Exercise instructions:
Please repeat, exactly and with nothing added, the lines running from the line that contains "before = set(bpy.data.objects)" to the line that contains "return np.array(low) /", both lines included.

Records supplied:
━━━━━━━━

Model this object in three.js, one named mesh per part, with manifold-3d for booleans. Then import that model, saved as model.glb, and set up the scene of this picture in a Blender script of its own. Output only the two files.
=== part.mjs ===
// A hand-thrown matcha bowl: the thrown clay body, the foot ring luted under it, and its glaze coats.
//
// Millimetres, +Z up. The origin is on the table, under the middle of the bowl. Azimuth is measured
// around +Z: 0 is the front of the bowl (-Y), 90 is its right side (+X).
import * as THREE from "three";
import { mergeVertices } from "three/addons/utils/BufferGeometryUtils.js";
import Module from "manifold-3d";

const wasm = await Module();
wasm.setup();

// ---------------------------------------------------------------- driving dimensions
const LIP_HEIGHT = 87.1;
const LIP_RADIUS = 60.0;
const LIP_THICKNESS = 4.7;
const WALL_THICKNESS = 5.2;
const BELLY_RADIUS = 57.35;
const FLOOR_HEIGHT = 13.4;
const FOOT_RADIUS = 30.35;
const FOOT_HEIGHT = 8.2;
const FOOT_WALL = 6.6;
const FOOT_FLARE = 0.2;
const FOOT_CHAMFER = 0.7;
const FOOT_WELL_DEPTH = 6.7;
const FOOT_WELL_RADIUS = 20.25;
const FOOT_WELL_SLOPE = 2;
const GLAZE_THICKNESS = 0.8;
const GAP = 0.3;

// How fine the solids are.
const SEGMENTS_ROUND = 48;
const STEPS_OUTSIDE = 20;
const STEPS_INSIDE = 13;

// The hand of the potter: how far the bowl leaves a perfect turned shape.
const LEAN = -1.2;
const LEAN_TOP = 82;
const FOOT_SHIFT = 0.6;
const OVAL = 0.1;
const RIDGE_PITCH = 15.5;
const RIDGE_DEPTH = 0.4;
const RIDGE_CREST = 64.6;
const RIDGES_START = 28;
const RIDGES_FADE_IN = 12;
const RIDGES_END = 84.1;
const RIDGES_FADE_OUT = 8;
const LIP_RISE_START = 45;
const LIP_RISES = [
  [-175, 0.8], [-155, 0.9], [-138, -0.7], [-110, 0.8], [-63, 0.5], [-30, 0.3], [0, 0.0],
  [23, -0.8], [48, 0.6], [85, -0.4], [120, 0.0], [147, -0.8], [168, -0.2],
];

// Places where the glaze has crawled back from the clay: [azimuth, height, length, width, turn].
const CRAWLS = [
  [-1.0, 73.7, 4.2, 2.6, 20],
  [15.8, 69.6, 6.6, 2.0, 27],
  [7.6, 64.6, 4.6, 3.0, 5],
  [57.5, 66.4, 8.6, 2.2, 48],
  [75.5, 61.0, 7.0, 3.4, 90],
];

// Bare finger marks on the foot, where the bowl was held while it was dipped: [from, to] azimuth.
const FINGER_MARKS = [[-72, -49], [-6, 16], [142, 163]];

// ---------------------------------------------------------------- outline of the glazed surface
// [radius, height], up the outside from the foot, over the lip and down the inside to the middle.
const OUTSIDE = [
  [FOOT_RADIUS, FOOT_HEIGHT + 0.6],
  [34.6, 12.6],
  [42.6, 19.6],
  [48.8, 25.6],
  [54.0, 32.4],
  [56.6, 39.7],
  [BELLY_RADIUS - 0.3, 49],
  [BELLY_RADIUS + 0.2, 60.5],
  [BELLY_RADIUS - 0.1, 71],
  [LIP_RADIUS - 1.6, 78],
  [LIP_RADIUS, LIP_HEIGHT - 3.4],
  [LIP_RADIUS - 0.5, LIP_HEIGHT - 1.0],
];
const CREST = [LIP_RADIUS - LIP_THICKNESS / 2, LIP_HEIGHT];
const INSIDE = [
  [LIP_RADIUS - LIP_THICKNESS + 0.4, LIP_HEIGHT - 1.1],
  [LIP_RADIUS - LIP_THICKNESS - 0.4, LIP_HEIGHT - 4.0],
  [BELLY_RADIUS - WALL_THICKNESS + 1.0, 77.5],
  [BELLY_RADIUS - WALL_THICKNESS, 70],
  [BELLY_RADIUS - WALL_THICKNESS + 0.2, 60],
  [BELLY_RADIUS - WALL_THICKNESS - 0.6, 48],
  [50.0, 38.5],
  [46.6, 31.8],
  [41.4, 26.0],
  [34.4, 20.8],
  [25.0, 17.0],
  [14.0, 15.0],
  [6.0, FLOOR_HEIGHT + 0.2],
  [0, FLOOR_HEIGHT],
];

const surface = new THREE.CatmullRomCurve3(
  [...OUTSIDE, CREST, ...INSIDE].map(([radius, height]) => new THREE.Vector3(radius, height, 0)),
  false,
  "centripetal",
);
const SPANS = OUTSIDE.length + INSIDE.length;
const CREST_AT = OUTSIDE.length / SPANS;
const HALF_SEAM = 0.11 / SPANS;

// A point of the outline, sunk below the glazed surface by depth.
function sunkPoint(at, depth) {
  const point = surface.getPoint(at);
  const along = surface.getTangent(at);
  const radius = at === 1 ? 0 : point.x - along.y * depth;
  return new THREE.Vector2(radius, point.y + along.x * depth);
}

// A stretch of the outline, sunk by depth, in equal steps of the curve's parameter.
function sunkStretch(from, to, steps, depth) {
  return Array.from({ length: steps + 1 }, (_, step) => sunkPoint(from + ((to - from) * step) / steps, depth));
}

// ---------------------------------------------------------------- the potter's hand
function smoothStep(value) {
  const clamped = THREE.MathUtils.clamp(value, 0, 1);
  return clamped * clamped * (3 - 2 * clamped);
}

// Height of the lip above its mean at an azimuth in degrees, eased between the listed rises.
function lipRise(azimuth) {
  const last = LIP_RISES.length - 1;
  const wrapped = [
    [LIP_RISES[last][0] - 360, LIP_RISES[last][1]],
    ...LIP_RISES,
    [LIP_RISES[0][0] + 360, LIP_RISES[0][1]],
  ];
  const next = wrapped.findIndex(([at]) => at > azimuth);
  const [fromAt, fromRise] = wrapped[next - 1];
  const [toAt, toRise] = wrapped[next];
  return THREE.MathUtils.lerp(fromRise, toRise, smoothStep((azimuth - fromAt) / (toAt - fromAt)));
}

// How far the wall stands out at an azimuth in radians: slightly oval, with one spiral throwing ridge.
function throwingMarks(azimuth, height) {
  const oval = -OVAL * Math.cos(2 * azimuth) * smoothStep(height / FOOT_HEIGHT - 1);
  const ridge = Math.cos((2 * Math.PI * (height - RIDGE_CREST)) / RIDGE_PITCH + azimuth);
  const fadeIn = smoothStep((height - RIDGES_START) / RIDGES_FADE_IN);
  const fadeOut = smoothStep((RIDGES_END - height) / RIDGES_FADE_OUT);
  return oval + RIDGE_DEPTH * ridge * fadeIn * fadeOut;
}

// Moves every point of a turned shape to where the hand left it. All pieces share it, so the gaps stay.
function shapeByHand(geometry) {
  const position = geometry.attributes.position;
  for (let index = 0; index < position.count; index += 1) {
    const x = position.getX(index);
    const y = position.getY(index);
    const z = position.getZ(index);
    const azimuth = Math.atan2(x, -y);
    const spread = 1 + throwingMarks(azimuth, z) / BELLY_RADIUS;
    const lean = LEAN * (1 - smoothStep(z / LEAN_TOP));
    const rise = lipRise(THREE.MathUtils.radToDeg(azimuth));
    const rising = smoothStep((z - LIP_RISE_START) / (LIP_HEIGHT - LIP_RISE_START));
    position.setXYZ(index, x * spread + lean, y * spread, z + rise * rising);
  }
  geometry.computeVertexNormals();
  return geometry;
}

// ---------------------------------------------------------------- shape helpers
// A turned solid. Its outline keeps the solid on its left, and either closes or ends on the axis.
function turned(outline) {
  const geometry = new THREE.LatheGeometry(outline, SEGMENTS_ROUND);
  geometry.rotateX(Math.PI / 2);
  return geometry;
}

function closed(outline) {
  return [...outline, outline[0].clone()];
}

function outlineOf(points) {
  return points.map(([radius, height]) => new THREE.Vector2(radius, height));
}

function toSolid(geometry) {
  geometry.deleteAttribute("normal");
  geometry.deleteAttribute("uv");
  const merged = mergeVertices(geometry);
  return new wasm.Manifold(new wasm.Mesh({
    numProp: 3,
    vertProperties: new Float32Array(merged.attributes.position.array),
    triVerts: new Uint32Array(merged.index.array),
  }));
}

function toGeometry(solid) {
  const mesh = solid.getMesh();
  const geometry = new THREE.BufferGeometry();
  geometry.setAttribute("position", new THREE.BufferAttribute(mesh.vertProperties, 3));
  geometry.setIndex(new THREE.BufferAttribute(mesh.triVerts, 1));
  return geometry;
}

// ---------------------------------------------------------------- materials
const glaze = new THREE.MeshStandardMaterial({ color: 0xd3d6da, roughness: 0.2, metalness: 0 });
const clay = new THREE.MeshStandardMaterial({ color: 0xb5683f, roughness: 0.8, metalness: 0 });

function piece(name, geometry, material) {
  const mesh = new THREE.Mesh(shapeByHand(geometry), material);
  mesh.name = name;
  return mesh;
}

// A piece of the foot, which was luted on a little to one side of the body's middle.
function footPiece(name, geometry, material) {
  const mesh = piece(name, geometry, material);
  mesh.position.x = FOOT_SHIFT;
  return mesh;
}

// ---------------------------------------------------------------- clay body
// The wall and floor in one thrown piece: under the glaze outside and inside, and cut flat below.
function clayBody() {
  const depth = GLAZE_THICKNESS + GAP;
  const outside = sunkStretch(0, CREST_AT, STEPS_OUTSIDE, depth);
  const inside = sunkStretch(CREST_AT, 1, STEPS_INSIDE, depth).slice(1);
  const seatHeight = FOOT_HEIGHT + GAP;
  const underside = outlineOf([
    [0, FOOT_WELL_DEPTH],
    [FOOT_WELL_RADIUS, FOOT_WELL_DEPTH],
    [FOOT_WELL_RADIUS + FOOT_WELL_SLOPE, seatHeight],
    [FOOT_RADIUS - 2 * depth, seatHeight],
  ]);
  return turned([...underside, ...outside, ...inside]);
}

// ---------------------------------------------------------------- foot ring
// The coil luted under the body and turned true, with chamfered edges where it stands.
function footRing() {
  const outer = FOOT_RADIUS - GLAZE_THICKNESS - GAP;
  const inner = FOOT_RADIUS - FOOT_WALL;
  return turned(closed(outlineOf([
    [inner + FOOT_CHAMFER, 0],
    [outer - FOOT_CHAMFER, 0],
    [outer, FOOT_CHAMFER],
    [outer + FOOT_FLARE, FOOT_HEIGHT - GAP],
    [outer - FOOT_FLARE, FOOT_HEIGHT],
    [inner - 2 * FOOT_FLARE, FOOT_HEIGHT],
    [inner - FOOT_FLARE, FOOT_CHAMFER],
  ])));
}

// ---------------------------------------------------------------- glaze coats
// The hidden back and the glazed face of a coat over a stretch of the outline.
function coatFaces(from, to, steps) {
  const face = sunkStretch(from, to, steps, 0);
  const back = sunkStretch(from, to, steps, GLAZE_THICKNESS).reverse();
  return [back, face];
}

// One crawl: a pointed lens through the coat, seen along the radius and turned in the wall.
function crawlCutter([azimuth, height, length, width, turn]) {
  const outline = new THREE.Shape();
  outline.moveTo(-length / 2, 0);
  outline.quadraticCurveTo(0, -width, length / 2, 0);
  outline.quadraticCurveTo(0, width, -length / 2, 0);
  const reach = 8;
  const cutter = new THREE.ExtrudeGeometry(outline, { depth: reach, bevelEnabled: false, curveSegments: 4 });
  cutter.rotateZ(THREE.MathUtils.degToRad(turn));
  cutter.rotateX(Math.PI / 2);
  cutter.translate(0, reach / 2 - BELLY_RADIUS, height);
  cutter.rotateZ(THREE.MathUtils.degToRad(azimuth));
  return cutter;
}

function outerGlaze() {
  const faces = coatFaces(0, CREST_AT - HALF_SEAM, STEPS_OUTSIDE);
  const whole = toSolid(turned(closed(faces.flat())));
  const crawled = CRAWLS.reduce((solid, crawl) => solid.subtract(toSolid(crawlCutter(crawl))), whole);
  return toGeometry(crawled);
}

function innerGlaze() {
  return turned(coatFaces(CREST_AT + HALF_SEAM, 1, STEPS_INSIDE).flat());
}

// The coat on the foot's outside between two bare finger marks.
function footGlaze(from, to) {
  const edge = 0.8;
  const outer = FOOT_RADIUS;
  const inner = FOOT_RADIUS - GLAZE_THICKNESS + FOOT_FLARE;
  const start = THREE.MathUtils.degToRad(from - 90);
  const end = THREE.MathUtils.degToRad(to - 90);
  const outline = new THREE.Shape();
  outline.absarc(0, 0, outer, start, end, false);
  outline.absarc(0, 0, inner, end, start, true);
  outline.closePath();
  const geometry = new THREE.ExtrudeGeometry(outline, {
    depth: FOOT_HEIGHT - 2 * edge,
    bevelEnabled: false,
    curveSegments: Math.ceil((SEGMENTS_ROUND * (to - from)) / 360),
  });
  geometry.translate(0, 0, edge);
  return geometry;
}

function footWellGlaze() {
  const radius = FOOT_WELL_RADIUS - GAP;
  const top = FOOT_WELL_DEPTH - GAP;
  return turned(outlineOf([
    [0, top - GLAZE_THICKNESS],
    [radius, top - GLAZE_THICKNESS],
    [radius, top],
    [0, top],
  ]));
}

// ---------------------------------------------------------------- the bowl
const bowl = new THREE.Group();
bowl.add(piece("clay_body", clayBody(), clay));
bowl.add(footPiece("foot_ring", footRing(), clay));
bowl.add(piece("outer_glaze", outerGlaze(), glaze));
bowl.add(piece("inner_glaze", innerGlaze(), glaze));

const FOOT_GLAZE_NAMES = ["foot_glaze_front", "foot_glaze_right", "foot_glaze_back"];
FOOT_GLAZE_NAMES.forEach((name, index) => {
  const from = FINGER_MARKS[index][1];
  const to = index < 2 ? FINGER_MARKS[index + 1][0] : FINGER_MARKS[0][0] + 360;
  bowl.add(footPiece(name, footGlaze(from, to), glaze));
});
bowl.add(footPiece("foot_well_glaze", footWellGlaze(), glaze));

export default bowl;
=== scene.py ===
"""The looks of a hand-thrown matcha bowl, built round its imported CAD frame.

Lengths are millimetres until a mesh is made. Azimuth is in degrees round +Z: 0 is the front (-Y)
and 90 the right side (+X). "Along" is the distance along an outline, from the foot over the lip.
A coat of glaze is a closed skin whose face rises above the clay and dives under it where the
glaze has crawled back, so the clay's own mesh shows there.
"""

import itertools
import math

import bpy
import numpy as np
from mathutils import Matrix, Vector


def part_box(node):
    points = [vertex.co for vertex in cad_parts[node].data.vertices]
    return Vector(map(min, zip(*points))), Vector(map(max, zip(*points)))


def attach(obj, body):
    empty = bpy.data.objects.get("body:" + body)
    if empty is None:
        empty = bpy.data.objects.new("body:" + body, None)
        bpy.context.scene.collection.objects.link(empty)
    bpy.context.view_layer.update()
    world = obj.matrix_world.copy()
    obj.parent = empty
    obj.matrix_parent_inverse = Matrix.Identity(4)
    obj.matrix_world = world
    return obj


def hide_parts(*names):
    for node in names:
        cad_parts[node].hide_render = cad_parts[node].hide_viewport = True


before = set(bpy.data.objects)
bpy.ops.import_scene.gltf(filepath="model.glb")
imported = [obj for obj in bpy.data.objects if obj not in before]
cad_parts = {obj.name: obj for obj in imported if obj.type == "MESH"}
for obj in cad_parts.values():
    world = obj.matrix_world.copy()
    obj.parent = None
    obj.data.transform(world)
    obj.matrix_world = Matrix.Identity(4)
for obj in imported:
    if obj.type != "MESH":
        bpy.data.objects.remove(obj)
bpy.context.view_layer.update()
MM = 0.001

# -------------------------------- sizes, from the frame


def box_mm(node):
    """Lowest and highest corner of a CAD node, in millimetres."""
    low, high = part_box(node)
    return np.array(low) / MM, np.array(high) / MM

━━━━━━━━

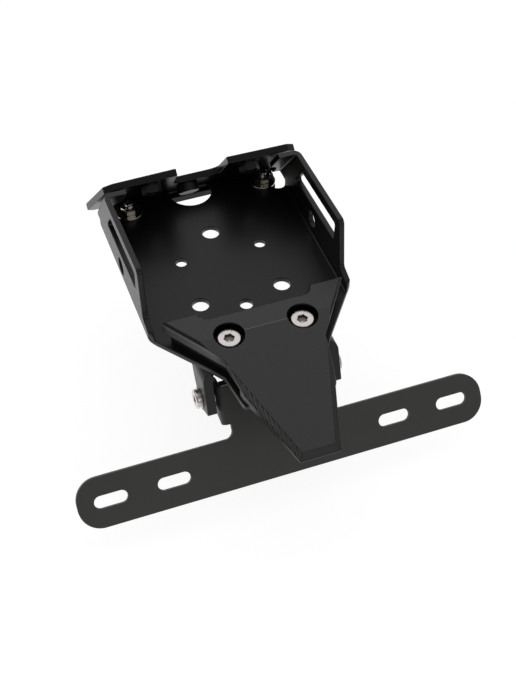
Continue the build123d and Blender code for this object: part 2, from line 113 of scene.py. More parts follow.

━━━━━━━━

Task response:
before = set(bpy.data.objects)
bpy.ops.import_scene.gltf(filepath="model.glb")
imported = [obj for obj in bpy.data.objects if obj not in before]
cad_parts = {obj.name: obj for obj in imported if obj.type == "MESH"}
for obj in cad_parts.values():
    world = obj.matrix_world.copy()
    obj.parent = None
    obj.data.transform(world)
    obj.matrix_world = Matrix.Identity(4)
for obj in imported:
    if obj.type != "MESH":
        bpy.data.objects.remove(obj)
bpy.context.view_layer.update()
MM = 0.001

# -------------------------------- sizes, from the frame


def box_mm(node):
    """Lowest and highest corner of a CAD node, in millimetres."""
    low, high = part_box(node)
    return np.array(low) / MM, np.array(high) / MM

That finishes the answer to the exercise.